1

I'm processing a semi-structured scientific document and trying to extract some specific concepts. I've actually made quite good progress without machine-learning so far, but I got to a block of true free text and I'm wondering whether a very narrow sense NLP/learning algorithm can help.

Specifically, there are concepts I know to be important that are discussed in this section, but I'll need some NLP to get the 'sentiment'. I thought this might 'entity sentiment' analysis, however, I'm not trying to capture the writer's emotion about a concept. It's literally whether the writer of the text thinks the entity is present, absent, or is uncertain about an entity.

Simple example. "First, there are horns.

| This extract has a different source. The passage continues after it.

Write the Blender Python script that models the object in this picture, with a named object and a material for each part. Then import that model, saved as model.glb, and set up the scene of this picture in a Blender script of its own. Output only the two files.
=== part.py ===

And second, the sheer size of this enormous fossil record argues for an herbivore or omnivore. The jaws are large, but this is not a carnivore."

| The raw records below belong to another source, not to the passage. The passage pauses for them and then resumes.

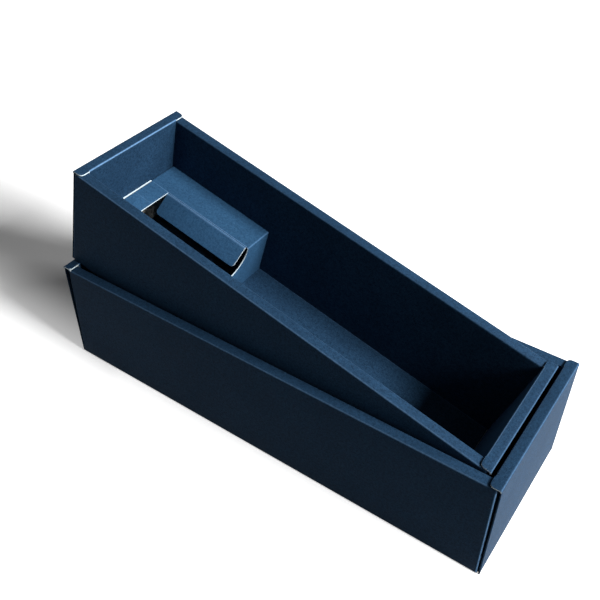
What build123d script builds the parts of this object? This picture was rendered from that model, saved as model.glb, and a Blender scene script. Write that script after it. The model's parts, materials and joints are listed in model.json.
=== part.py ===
from build123d import *
import math
import os

# Wine gift box folded from card: a lid tray that stands open side up, a base tray that
# leans in it with one end on the lid's rim, and a neck holder that stands in the base tray.
# Each tray is one creased sheet with hollow double walls. Its panels are separate solids
# that meet face to face at the folds, and each folded edge belongs to one panel.
# Lengths are millimetres. X runs along the box, Y away from the front and Z up.
# The origin is the middle of the lid tray's underside.

os.makedirs("parts", exist_ok=True)

# Card
board = 1.0
fold_inner = 0.4
fold_flat = 0.6
fit_gap = 0.3

# Lid tray, outside sizes
lid_length = 360.0
lid_width = 125.0
lid_height = 89.0

# Features that both trays share
rim_width = 8.0
ear_gap = 0.5
ear_radius = 3.0
end_wall_slant = 4.0
tuck_flap_depth = 40.0
lock_tab_width = 40.0
lock_tab_shy = 0.2
floor_flap_gap = 1.0

# Base tray, outside sizes: it goes in between the lid tray's inner walls
side_clearance = 1.5
end_clearance = 3.0
base_length = lid_length - 2 * (rim_width + end_clearance)
base_width = lid_width - 2 * (rim_width + side_clearance)
base_height = 89.0

# How far each side wall stops short of the tray's ends: at the floor, and at the rim
lid_left_gaps = (1.4, 5.5)
lid_right_gaps = (2.0, 2.6)
base_left_gaps = (1.4, 1.6)
base_right_gaps = (2.0, 2.0)

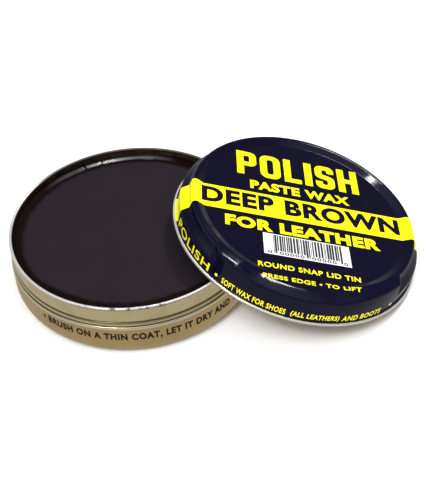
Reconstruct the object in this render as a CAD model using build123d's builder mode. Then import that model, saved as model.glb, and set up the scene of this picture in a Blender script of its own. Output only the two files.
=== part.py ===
"""A tin of shoe polish: the open can of wax with its lid leaning on the rim.

Millimetres, +Z up. The can stands on the XY plane and its axis is Z.
The lid leans towards +X: one edge of its curl is on the table and the curl
rests on the can's rim at two places, one on each side of the X axis.
"""

import os
from math import cos, degrees, radians, sin

from build123d import *

# Tinplate
sheet = 0.3

# Can, seen from outside
can_height = 21.4
rim_radius = 42.9
rim_curl_radius = 0.54
neck_radius = 42.65
groove_height = 14.96
groove_depth = 0.3
groove_half_width = 0.35
bead_bulge = 0.35
shoulder_height = 13.04
band_radius = 43.4
shoulder_round = 0.75
foot_round = 4.9
recess_radius = 31.0
recess_height = 0.7
recess_slope = 0.9

# Wax
wax_level = 17.7
wax_edge_height = 18.5
wax_flat_radius = 39.6

# Lid, measured up its own axis from the plane of its edge
lid_edge_radius = 44.5
lid_curl_radius = 0.65
skirt_radius = 43.35
lid_shoulder_height = 6.6
ring_foot_radius = 40.95
ring_foot_height = 8.5
ring_corner_radius = 40.35
ring_corner_height = 12.15
ring_slope_radius = 38.7
ring_slope_height = 11.85
ring_round = 1.15
panel_radius = 36.2
panel_height = 10.6

# Thumb pad on the lid's -Y side, where the ring runs out flush with the skirt
pad_crest_radius = 38.6
pad_crest_height = 11.5
pad_edge_height = 10.1
pad_edge_round = 0.9
pad_middle = -89.1
pad_arc = 98

# Where the lid leans
lid_lean = 16.81
lid_offset = 57.4
table_gap = 0.02


def draw_wall(inset):
    """Draws the can's skin from its axis to the top of the neck, moved in by inset."""
    foot_shift = 0.34 * inset
    foot_start = recess_radius + recess_slope + foot_shift
    neck = neck_radius - inset
    floor = Polyline(
        (0, recess_height + inset),
        (recess_radius + foot_shift, recess_height + inset),
        (foot_start, inset),
        (band_radius - foot_round, inset),
    )
    foot = JernArc(floor @ 1, tangent=(1, 0), radius=foot_round - inset, arc_size=90)
    band = Line(foot @ 1, (band_radius - inset, shoulder_height - shoulder_round))
    shoulder = JernArc(band @ 1, tangent=(0, 1), radius=shoulder_round - inset, arc_size=90)
    bead_start = Vector(neck, shoulder_height)
    if inset:
        Line(shoulder @ 1, bead_start)
    bead_end = Vector(neck, groove_height - groove_half_width)
    bead_middle = (bead_start + bead_end) / 2
    ThreePointArc(bead_start, bead_middle + Vector(bead_bulge, 0), bead_end)
    groove_end = Vector(neck, groove_height + groove_half_width)
    ThreePointArc(bead_end, Vector(neck - groove_depth, groove_height), groove_end)
    return groove_end


with BuildPart() as base_can:
    with BuildSketch(Plane.XZ):
        with BuildLine():
            groove_top = draw_wall(0)
            rim_centre = Vector(rim_radius - rim_curl_radius, can_height - rim_curl_radius)
            outer_reach = neck_radius - rim_centre.X
            curl_drop = (rim_curl_radius**2 - outer_reach**2) ** 0.5
            curl_start = Vector(neck_radius, rim_centre.Y - curl_drop)
            curl_end = Vector(neck_radius - sheet, rim_centre.Y - rim_curl_radius)
            Line(groove_top, curl_start)
            ThreePointArc(curl_start, rim_centre + Vector(0, rim_curl_radius), curl_end)
            inner_groove_top = draw_wall(sheet)
            Line(curl_end, inner_groove_top)
            Line((0, recess_height), (0, recess_height + sheet))
        make_face()
    revolve(axis=Axis.Z)

with BuildPart() as polish_wax:
    with BuildSketch(Plane.XZ):
        with BuildLine():
            wax_groove_top = draw_wall(sheet)
            wax_edge = Vector(neck_radius - sheet, wax_edge_height)
            Line(wax_groove_top, wax_edge)
            wax_top = Line((0, wax_level), (wax_flat_radius, wax_level))
            TangentArc(wax_top @ 1, wax_edge, tangent=(1, 0))
            Line((0, wax_level), (0, recess_height + sheet))
        make_face()
    revolve(axis=Axis.Z)

tilt = radians(lid_lean)
lid_curl_centre_radius = lid_edge_radius - lid_curl_radius
lid_lift = lid_curl_centre_radius * sin(tilt) + lid_curl_radius * (1 - cos(tilt))
lid_centre = (lid_offset, 0, table_gap + lid_lift)
lid_axis = (sin(tilt), 0, cos(tilt))
lid_turn = Axis(lid_centre, lid_axis)
lid_seat = Plane(lid_centre, x_dir=(cos(tilt), 0, -sin(tilt)), z_dir=lid_axis)

# Thin walls close the step where ring gives way to pad, and run down inside as low ribs
rib_height = 0.1
end_wall = degrees(sheet / ring_corner_radius)
pad_start = pad_middle - pad_arc / 2
pad_end = pad_middle + pad_arc / 2
ring_arc = 360 - pad_arc


def lid_plane(angle):
    """The plane of the lid's section at an angle about its axis, from its +X side."""
    across = lid_seat.x_dir.rotate(lid_turn, angle)
    return Plane(lid_centre, x_dir=across, z_dir=across.cross(lid_seat.z_dir))


def close_section(skin, inset):
    """Moves a skin in by inset and closes it along the lid's mouth and axis."""
    if inset:
        skin = offset(skin, amount=inset, side=Side.RIGHT, closed=False, mode=Mode.REPLACE)
    Polyline(skin @ 1, (0, lid_curl_radius), skin @ 0)


def draw_ring(inset):
    """Draws the half-section under the lid's skin where the ring stands up."""
    skin = FilletPolyline(
        (0, panel_height),
        (panel_radius, panel_height),
        (ring_slope_radius, ring_slope_height),
        (ring_corner_radius, ring_corner_height),
        (ring_foot_radius, ring_foot_height),
        (skirt_radius, lid_shoulder_height),
        (skirt_radius, lid_curl_radius),
        radius=(2.5, 1.6, ring_round, 0.7, 1.4),
    )
    close_section(skin, inset)


def draw_pad(inset):
    """Draws the half-section under the lid's skin at the thumb pad."""
    skin = FilletPolyline(
        (0, panel_height),
        (panel_radius, panel_height),
        (pad_crest_radius, pad_crest_height),
        (skirt_radius, pad_edge_height),
        (skirt_radius, lid_curl_radius),
        radius=(2.5, 2, pad_edge_round),
    )
    close_section(skin, inset)


with BuildPart() as lid:
    with BuildSketch(lid_plane(pad_end)):
        with BuildLine():
            draw_ring(0)
        make_face()
    revolve(axis=lid_turn, revolution_arc=ring_arc)
    with BuildSketch(lid_plane(pad_start)):
        with BuildLine():
            draw_pad(0)
        make_face()
    revolve(axis=lid_turn, revolution_arc=pad_arc)

    # Hollow: under the ring, under the pad, and the part that both share
    with BuildSketch(lid_plane(pad_end + end_wall)):
        with BuildLine():
            draw_ring(sheet)
        make_face()
    revolve(axis=lid_turn, revolution_arc=ring_arc - 2 * end_wall, mode=Mode.SUBTRACT)
    with BuildSketch(lid_plane(pad_start + end_wall)):
        with BuildLine():
            draw_pad(sheet)
        make_face()
    revolve(axis=lid_turn, revolution_arc=pad_arc - 2 * end_wall, mode=Mode.SUBTRACT)
    core_radius = skirt_radius - sheet - rib_height
    core_height = panel_height - sheet
    with BuildSketch(lid_plane(0)):
        with BuildLine():
            Polyline(
                (0, lid_curl_radius),
                (core_radius, lid_curl_radius),
                (core_radius, lid_shoulder_height - 0.8),
                (core_radius - 0.35, lid_shoulder_height),
                (ring_foot_radius - sheet - 0.05, ring_foot_height - 0.2),
                (ring_corner_radius - 0.05, core_height),
                (0, core_height),
                close=True,
            )
        make_face()
    revolve(axis=lid_turn, mode=Mode.SUBTRACT)

    with BuildSketch(lid_plane(0)) as curl_section:
        with Locations((lid_curl_centre_radius, lid_curl_radius)):
            Circle(lid_curl_radius)
        with Locations((skirt_radius - sheet, lid_curl_radius)):
            Rectangle(sheet, 3 * lid_curl_radius, align=(Align.MIN, Align.MIN))
        crease = curl_section.vertices().sort_by_distance((skirt_radius, 2 * lid_curl_radius))[0]
        fillet(crease, radius=0.5)
    revolve(axis=lid_turn)

base_can.part.label = "base_can"
polish_wax.part.label = "polish_wax"
lid.part.label = "lid"

os.makedirs("parts", exist_ok=True)
export_step(base_can.part, "parts/base_can.step")
export_step(polish_wax.part, "parts/polish_wax.step")
export_step(lid.part, "parts/lid.step")
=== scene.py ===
"""The look of the shoe polish tin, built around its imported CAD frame."""

import math

import bmesh
import bpy
import numpy as np
from mathutils import Matrix, Vector


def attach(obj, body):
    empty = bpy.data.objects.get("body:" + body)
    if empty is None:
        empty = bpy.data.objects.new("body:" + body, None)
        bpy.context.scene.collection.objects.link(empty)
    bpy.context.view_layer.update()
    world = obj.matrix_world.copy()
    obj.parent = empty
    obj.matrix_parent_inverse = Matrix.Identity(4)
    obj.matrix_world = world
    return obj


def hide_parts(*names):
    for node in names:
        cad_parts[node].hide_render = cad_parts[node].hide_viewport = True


MM = 0.001

# The lid's own frame: its centre on the plane of its edge, and its lean towards +X
LEAN = math.radians(16.81)
LID_CENTRE = np.array([57.4, 0.0, 12.729])
LID_X = np.array([math.cos(LEAN), 0.0, -math.sin(LEAN)])
LID_Y = np.array([0.0, 1.0, 0.0])
LID_N = np.array([math.sin(LEAN), 0.0, math.cos(LEAN)])
TEXT_TURN = math.radians(0.9)

SHEET = 0.3
SEGMENTS = 320

# The can's lower band, rounded at both ends, and its bottom, raised inside a foot ring
BAND_RADIUS = 43.4
SHOULDER_ROUND = 0.75
SHOULDER_HEIGHT = 13.04
FOOT_ROUND = 4.9
FOOT_RING_RADIUS = 31.9
BOTTOM_RADIUS = 31.0
BOTTOM_HEIGHT = 0.7

# The can's neck and rim. A bulge on the neck has a foot, a top and how far it stands out
NECK_RADIUS = 42.65
NECK_TOP = 20.3
BEAD = 13.06, 14.61, 0.35
GROOVE = 14.63, 15.29, -0.3
RIDGE = 15.33, 15.75, 0.05
RIM_CENTRE = 42.36, 20.86
RIM_ROUND = 0.54

# The cake of wax
WAX_LEVEL = 17.7
WAX_FLAT_RADIUS = 38.6
WAX_GAP = 0.012

# The lid, in its own frame: its recessed panel, its skirt and the curl of its edge
PANEL_RADIUS = 36.2
PANEL_HEIGHT = 10.6
SKIRT_RADIUS = 43.35
SKIRT_FOOT = 1.8
FLARE_ROUND = 0.5
EDGE_RADIUS = SKIRT_RADIUS + FLARE_ROUND
EDGE_ROUND = 0.65
LINING_FOOT = 1.0

# The yellow stripe printed across the lid
STRIPE_HALF = 5.87
STRIPE_MIDDLE = -0.15

# Print colours. Each is two tones, which a cloudy noise mixes
NAVY = (0.0034, 0.0028, 0.0120), (0.0048, 0.0039, 0.0155)
YELLOW = (0.93, 0.86, 0.006), (0.99, 0.93, 0.012)
WHITE = (0.80, 0.80, 0.80), (0.86, 0.86, 0.86)
BLACK = (0.012, 0.012, 0.014), (0.02, 0.02, 0.022)
BROWN_BLACK = (0.012, 0.008, 0.005), (0.020, 0.014, 0.008)

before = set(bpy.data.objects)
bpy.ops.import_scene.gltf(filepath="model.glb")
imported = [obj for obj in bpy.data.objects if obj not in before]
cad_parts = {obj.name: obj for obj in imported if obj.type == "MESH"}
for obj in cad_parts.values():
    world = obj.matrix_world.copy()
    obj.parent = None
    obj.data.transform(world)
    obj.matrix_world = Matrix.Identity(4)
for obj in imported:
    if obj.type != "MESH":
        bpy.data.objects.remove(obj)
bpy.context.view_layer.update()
scene = bpy.context.scene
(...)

And say my entities are horns (presence or absence), and type of dinosaur (herbivore, omnivore, carnivore). Desired output:

Horns (present) Carnivore (absent) Herbivore (possible/present) -- fine if it thinks 'present' Omnivore (possible/present) -- fine if it thinks 'present'

What is the class of NLP analysis that takes an explicit input entity (or list of entities) and tries to assess based on context whether that entity is present or absent according to the writer of the input text? It's actually fine if this isn't a learning algorithm (maybe better). Bonus if you have suggestions for python packages that could be used in this narrow sense. I've looked casually through NLTK and spacy packages but they're both vast, wasn't obvious which class of model or functions I'd need to solve this problem.

vector07
  • 111
  • 2
  • _If_ I understood you correctly, you are looking for: Aspect Based Sentiment Analysis (ABSA), but in your case you replace the sentiment with your "present, absent, possible/present". – Isbister Oct 07 '20 at 18:49
  • Right. I think many of the sentiment based methods seem to 'hardcode' the sentiment part though, with dictionaries of positive and negative emotions for example. I guess I need a dictionary of presence/absence/equivocal terms. Does that exist, and if so where? – vector07 Oct 07 '20 at 19:19
  • I would not use dictionaries due to the amount of manual work, and not using the power of embeddings... What about annotating some data and building a multi-label classifier for this purpose? You should focus on generating ambiguous examples, since those will be the hardest! – Isbister Oct 07 '20 at 19:45

0 Answers0